Barro is right about this, and he is also correct that “no-choice politics” does not have a promising record. The problem is that Barro oddly fails to grapple with the possibility that Biden’s proposition to the electorate, while grating and unpalatable, is in fact correct.

I believe it is. When one of the two major political parties is captured by authoritarians, the best recourse is to persuade large numbers of elites associated with that party to defect to the opposing one. That has failed in part because of errors by Democrats but mainly because the vast majority of Republicans would prefer an authoritarian party that’s committed to their policy agenda to a nonauthoritarian party that isn’t. In the absence of such a mass defection, we’re left hoping for Democrats to keep winning elections until something, somehow, changes.

Is that a good plan? No. Do I have a better plan? Not really.

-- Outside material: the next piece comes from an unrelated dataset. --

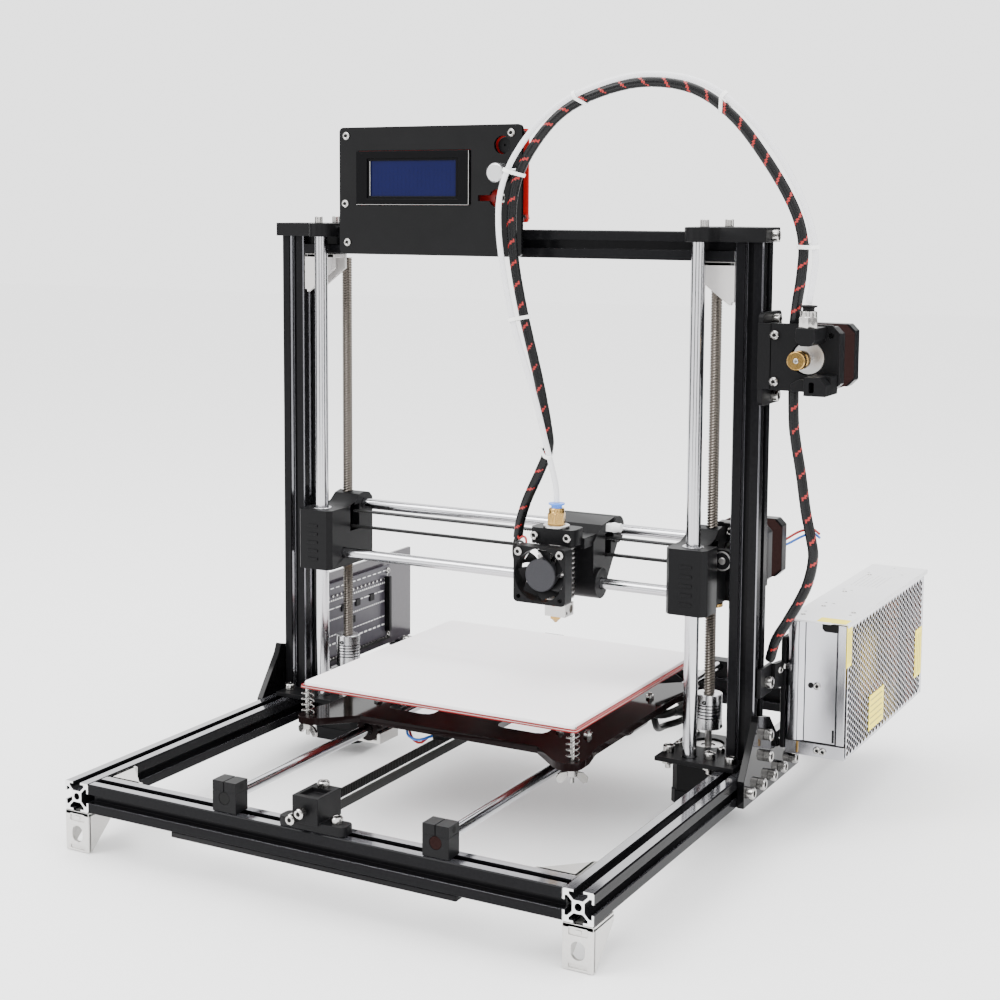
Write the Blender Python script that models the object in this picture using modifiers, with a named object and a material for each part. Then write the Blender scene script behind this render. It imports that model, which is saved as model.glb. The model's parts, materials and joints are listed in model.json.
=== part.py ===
"""Desktop fused-filament 3D printer with an aluminium-extrusion frame, as separate named pieces.

Dimensions are millimetres measured from the middle of the frame's front face on the floor:
X to the right, Y to the back, Z up. Everything is scaled to metres when it is placed.
"""

import math

import bmesh
import bpy
from mathutils import Matrix, Vector

MM = 0.001
GAP = 0.3  # clearance between neighbouring pieces

# The middle of the whole printer, seen from above: the model is moved so that it stands there.
MIDDLE_X = 25.43
MIDDLE_Y = 251.75

# Frame of 20 mm slotted extrusions
BEAM = 20.0
FRAME_HALF = 196.0
FRAME_DEPTH = 480.0
FOOT_HEIGHT = 28.0
BEAM_TOP = FOOT_HEIGHT + BEAM
UPRIGHT_Y = 269.0
UPRIGHT_TOP = 416.3
GUSSET_THICKNESS = 5.0
FOOT_DEPTH = 28.0
BRACKET_BOTTOM = 409.5
BRACKET_TOP = 419.5
PLATE_THICKNESS = 3.2  # folded sheet that carries the motors

# Z axis
Z_ROD_X = 153.2
Z_ROD_Y = 249.6
Z_ROD_R = 5.0
Z_SCREW_X = 153.1
Z_SCREW_Y = 285.7
Z_SCREW_R = 4.0
Z_SCREW_TOP = 392.7
Z_ROD_TOP = 416.6
Z_MOTOR_BOTTOM = 10.0
MOTOR_WIDTH = 42.3
MOTOR_CORNER = 4.5
MOTOR_BOSS_R = 11.0
MOTOR_SHAFT_R = 2.5

# X axis, carried by the two X ends
X_END_INNER = 137.7
X_END_OUTER = 167.7
X_ROD_R = 4.0
X_ROD_LOW = (257.0, 165.0)
X_ROD_HIGH = (286.0, 199.5)
CARRIAGE_X = 59.0
CARRIAGE_HALF = 20.0
NOZZLE_X = 59.5
NOZZLE_Y = 227.0
NOZZLE_TIP = 140.2
FAN_HALF = 20.0
FAN_FRONT = 200.0
FAN_BACK = 211.0
ROTOR_Y = 204.6

# Y axis, under the bed
Y_ROD_LEFT = -64.0
Y_ROD_RIGHT = 91.5
Y_ROD_Z = 57.5
Y_ROD_R = 4.0
BED_X = 12.0
BED_FRONT = 134.5
BED_TOP = 98.0
BELT_X = 1.0
CARRIAGE_BOTTOM = 68.5
CARRIAGE_TOP = 73.5

BODY = (0.012, 0.012, 0.013, 1.0)
STEEL = (0.62, 0.62, 0.63, 1.0)
ALUMINIUM = (0.78, 0.78, 0.79, 1.0)
RED = (0.55, 0.03, 0.02, 1.0)

for old in list(bpy.data.objects):
    bpy.data.objects.remove(old)

scene = bpy.context.scene
parts = bpy.data.collections.new("fdm_printer")
cutters = bpy.data.collections.new("cutters")
scene.collection.children.link(parts)
scene.collection.children.link(cutters)
cutters.hide_render = True

origin = bpy.data.objects.new("printer_origin", None)
origin.location = (-MIDDLE_X * MM, -MIDDLE_Y * MM, 0.0)
parts.objects.link(origin)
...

The most optimistic thing I can say about it is that the future is difficult to predict, so we can’t be confident the system is heading into crisis or authoritarianism because we can’t be confident of any outcome at all.

It’s valuable for the Democratic Party to have critics like Barro who will highlight their mistakes fearlessly and in good faith. But in this case, I think he is confusing Biden’s duty to give voters a message that will persuade them with the critic’s duty to say what is true. The majority of voters don’t understand the danger that lies in front of them. There’s probably nothing Biden can say to change that, and maybe he shouldn’t try. But sometimes the voters are wrong.